À défaut d’empêcher de nuire des fanatiques religieux pourtant connus et surveillés, les frères Kouachi comme Merah, l’appareil policier et judiciaire, ainsi que les « services » — comme l’écrivent les journalistes en affectant un air de vieux baroudeur du renseignement —, on se déchaîne contre des gamins, des plaisantins et des pauvres types.
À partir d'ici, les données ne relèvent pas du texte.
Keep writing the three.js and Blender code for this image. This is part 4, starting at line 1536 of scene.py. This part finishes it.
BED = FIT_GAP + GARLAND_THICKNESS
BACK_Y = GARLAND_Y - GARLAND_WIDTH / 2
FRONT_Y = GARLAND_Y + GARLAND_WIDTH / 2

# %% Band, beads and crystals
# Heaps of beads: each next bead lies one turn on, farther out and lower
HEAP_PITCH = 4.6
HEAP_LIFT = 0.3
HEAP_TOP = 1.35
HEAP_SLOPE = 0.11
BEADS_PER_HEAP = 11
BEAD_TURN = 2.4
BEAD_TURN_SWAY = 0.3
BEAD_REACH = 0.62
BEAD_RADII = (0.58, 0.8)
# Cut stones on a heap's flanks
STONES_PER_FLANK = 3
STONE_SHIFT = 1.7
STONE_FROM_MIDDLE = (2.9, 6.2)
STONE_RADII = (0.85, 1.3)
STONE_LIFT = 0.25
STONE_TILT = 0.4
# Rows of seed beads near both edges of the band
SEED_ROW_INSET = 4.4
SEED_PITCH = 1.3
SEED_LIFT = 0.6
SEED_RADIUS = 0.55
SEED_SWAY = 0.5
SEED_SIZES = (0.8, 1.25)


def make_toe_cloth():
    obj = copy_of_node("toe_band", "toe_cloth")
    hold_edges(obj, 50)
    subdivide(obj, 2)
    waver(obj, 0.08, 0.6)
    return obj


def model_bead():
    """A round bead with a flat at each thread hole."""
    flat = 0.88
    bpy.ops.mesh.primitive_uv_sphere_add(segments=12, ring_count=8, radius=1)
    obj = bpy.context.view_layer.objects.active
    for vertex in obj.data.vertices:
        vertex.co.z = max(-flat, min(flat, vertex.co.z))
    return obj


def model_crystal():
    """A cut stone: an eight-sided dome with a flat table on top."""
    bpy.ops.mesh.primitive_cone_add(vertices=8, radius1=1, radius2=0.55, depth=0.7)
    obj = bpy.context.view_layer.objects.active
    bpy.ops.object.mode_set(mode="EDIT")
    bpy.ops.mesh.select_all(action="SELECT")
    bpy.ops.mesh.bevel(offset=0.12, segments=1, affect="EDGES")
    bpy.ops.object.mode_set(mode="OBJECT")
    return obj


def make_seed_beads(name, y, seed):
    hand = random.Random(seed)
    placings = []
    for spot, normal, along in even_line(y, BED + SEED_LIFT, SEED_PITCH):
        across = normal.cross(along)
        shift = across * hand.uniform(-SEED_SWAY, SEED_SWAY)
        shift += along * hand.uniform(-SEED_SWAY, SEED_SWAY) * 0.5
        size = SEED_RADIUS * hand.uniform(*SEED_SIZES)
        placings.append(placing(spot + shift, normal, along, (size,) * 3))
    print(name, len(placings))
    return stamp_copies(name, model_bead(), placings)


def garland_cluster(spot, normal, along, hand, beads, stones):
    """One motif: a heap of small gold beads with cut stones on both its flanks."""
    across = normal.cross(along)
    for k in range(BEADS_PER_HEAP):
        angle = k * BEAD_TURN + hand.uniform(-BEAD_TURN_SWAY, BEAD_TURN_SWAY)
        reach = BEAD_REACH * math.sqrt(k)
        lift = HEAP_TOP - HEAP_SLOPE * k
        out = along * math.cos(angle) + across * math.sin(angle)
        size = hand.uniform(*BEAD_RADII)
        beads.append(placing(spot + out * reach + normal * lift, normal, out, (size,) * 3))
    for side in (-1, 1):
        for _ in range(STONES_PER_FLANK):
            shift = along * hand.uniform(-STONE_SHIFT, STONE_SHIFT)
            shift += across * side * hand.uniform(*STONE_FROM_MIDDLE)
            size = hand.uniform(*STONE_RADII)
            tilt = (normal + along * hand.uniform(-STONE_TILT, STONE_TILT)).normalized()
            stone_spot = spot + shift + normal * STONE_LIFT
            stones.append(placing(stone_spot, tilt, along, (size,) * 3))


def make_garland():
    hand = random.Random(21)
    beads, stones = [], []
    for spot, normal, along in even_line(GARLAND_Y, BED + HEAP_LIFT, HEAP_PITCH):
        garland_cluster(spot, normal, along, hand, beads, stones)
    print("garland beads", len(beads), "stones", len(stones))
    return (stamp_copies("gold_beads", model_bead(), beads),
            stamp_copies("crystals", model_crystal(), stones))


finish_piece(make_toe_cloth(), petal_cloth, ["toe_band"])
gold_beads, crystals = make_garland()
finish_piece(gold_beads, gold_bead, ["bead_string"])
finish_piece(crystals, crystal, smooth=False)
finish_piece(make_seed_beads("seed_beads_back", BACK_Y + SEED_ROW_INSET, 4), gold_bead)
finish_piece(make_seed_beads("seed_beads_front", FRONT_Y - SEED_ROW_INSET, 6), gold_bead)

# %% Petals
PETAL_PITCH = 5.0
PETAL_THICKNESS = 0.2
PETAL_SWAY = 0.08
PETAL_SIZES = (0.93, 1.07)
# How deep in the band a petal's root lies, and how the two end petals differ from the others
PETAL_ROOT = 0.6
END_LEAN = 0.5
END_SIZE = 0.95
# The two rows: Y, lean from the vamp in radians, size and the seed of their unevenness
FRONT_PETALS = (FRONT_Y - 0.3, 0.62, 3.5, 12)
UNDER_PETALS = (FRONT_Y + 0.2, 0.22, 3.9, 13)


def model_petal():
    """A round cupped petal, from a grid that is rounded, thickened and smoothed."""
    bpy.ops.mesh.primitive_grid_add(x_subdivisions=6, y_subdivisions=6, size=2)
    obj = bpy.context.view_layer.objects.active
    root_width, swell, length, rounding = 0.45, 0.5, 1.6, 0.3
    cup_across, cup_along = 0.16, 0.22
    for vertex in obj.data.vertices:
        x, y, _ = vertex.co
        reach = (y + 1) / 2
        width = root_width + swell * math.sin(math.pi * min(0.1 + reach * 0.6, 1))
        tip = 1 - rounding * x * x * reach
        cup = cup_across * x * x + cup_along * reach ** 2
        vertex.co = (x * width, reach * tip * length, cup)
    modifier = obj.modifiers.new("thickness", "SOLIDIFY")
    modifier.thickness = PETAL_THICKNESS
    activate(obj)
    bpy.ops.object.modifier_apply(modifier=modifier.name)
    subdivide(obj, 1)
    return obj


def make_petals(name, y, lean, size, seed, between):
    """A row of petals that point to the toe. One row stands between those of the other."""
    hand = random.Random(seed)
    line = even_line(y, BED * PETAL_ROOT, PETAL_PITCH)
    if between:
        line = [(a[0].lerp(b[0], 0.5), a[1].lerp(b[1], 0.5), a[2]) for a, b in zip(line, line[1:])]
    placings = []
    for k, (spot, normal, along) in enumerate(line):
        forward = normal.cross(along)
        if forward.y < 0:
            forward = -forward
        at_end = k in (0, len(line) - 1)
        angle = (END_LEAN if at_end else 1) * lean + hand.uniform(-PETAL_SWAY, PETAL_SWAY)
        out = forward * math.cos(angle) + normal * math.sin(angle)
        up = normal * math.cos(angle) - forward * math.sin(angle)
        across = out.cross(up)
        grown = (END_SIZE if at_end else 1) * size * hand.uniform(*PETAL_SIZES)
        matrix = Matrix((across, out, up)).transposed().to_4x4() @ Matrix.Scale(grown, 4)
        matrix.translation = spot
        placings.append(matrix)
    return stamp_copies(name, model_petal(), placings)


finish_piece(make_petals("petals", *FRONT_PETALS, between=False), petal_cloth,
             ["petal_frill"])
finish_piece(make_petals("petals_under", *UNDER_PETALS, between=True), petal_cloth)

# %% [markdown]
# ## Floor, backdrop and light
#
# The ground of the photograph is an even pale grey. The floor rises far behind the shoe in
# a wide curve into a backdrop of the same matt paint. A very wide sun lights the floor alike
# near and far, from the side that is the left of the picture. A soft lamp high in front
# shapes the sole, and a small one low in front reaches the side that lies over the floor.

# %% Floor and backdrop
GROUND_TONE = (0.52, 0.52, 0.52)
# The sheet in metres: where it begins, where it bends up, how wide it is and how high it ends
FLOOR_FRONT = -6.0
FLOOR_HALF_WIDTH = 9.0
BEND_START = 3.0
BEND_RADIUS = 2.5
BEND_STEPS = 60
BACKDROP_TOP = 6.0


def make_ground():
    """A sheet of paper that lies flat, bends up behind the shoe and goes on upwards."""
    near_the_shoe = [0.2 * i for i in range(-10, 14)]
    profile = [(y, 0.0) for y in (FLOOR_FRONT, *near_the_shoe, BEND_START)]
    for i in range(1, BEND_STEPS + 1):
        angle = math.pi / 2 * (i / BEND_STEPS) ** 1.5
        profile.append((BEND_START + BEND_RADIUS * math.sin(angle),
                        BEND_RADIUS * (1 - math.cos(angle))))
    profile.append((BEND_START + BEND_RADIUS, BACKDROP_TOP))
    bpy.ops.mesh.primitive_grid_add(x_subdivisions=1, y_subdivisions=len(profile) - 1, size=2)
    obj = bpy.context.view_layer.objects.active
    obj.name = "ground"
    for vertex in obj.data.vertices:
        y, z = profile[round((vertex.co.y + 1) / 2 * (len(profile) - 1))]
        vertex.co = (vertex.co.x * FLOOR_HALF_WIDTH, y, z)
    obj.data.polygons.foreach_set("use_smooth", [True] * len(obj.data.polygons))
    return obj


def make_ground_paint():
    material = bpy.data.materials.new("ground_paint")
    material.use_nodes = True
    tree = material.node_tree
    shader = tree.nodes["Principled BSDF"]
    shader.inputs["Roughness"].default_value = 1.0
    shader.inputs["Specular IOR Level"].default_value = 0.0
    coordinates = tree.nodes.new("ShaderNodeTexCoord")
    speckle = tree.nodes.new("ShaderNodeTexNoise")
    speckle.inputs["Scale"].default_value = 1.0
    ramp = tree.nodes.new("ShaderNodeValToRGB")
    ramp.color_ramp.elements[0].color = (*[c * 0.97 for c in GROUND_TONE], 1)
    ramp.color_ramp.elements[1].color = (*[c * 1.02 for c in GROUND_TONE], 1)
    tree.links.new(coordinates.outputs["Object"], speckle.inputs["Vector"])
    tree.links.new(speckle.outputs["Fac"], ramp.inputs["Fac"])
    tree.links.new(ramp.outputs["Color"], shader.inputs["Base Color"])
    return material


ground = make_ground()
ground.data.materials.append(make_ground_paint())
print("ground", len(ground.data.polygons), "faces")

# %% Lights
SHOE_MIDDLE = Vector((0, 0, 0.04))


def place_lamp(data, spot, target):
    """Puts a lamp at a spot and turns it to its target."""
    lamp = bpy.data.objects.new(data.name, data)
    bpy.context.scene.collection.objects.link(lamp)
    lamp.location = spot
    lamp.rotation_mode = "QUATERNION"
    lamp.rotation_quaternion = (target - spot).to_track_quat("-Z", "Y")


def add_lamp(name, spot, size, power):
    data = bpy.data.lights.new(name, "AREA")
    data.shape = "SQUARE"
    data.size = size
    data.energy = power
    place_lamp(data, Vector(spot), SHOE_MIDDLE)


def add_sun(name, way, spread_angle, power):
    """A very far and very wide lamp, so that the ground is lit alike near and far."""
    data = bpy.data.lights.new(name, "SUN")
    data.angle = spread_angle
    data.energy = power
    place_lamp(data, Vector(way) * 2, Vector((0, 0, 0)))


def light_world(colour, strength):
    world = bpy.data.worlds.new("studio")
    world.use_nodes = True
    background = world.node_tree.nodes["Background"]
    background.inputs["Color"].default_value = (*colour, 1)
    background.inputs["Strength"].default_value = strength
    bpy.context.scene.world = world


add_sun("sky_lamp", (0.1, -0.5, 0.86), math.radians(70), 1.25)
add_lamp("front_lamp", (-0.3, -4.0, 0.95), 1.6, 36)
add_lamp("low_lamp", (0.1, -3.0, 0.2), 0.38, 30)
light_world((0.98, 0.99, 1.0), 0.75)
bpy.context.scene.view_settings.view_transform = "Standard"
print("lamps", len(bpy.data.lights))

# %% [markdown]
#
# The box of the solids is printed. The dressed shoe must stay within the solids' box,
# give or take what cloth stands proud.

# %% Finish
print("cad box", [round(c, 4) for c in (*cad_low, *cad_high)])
Il est bien possible que certains de ces pauvres types soient aussi des sales types, mais cela ne change rien au problème.

On applique avec célérité, et gourmandise, des dispositions très récentes — en l’espèce la loi du 14 novembre 2014 — énième ajout au dispositif législatif « antiterroriste ». À Toulouse, le procureur Patrice Michel affirme, martial : « Il ne faut pas reculer d’un centimètre ».

Saluons cet accès de modestie ! Non seulement la « démocratie » — entendu ici comme système représentatif régulateur de l’exploitation capitaliste du travail — ne « recule » pas, mais elle avance, et à grandes enjambées encore !

En permettant et en encourageant la délation par exemple, via le système Pharos. Lequel reçoit tout de même 400 « signalements » par jour, ce qui n’est pas mal pour une population supposée traumatisée par les « périodes sombres de son histoire », selon l’expression consacrée. Période d’unanimité nationale oblige, Pharos a reçu 20’200 « signalements » en quatre jours…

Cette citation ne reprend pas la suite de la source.